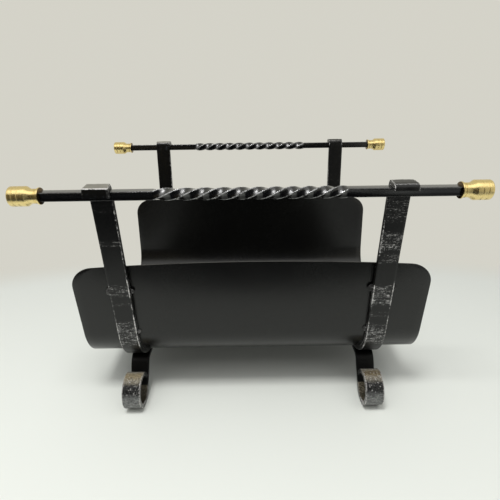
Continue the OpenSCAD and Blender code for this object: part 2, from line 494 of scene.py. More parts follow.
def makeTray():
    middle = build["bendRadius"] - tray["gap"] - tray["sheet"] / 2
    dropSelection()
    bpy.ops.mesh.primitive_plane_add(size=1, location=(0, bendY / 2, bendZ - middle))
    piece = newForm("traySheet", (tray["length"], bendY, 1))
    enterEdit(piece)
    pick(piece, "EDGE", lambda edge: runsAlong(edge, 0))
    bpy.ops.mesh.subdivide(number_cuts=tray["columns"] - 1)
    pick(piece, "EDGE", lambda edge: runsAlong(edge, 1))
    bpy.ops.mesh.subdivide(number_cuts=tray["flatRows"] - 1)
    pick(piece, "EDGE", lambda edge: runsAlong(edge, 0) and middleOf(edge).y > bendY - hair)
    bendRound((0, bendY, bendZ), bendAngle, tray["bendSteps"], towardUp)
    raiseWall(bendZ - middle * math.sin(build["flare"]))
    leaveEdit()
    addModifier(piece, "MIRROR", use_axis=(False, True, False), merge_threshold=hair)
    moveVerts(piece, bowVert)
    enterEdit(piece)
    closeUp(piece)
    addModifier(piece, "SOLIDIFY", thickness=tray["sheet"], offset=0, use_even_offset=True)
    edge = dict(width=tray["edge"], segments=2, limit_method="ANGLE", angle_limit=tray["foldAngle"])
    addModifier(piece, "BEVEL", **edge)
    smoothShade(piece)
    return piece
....
> **OBJECTIVE**: Write out the whole listing exactly.

> **SOLVED EXERCISE**:
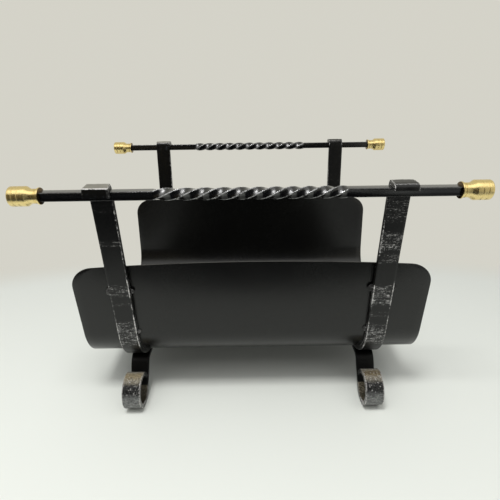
Continue the OpenSCAD and Blender code for this object: part 2, from line 494 of scene.py. More parts follow.
def makeTray():
    middle = build["bendRadius"] - tray["gap"] - tray["sheet"] / 2
    dropSelection()
    bpy.ops.mesh.primitive_plane_add(size=1, location=(0, bendY / 2, bendZ - middle))
    piece = newForm("traySheet", (tray["length"], bendY, 1))
    enterEdit(piece)
    pick(piece, "EDGE", lambda edge: runsAlong(edge, 0))
    bpy.ops.mesh.subdivide(number_cuts=tray["columns"] - 1)
    pick(piece, "EDGE", lambda edge: runsAlong(edge, 1))
    bpy.ops.mesh.subdivide(number_cuts=tray["flatRows"] - 1)
    pick(piece, "EDGE", lambda edge: runsAlong(edge, 0) and middleOf(edge).y > bendY - hair)
    bendRound((0, bendY, bendZ), bendAngle, tray["bendSteps"], towardUp)
    raiseWall(bendZ - middle * math.sin(build["flare"]))
    leaveEdit()
    addModifier(piece, "MIRROR", use_axis=(False, True, False), merge_threshold=hair)
    moveVerts(piece, bowVert)
    enterEdit(piece)
    closeUp(piece)
    addModifier(piece, "SOLIDIFY", thickness=tray["sheet"], offset=0, use_even_offset=True)
    edge = dict(width=tray["edge"], segments=2, limit_method="ANGLE", angle_limit=tray["foldAngle"])
    addModifier(piece, "BEVEL", **edge)
    smoothShade(piece)
    return piece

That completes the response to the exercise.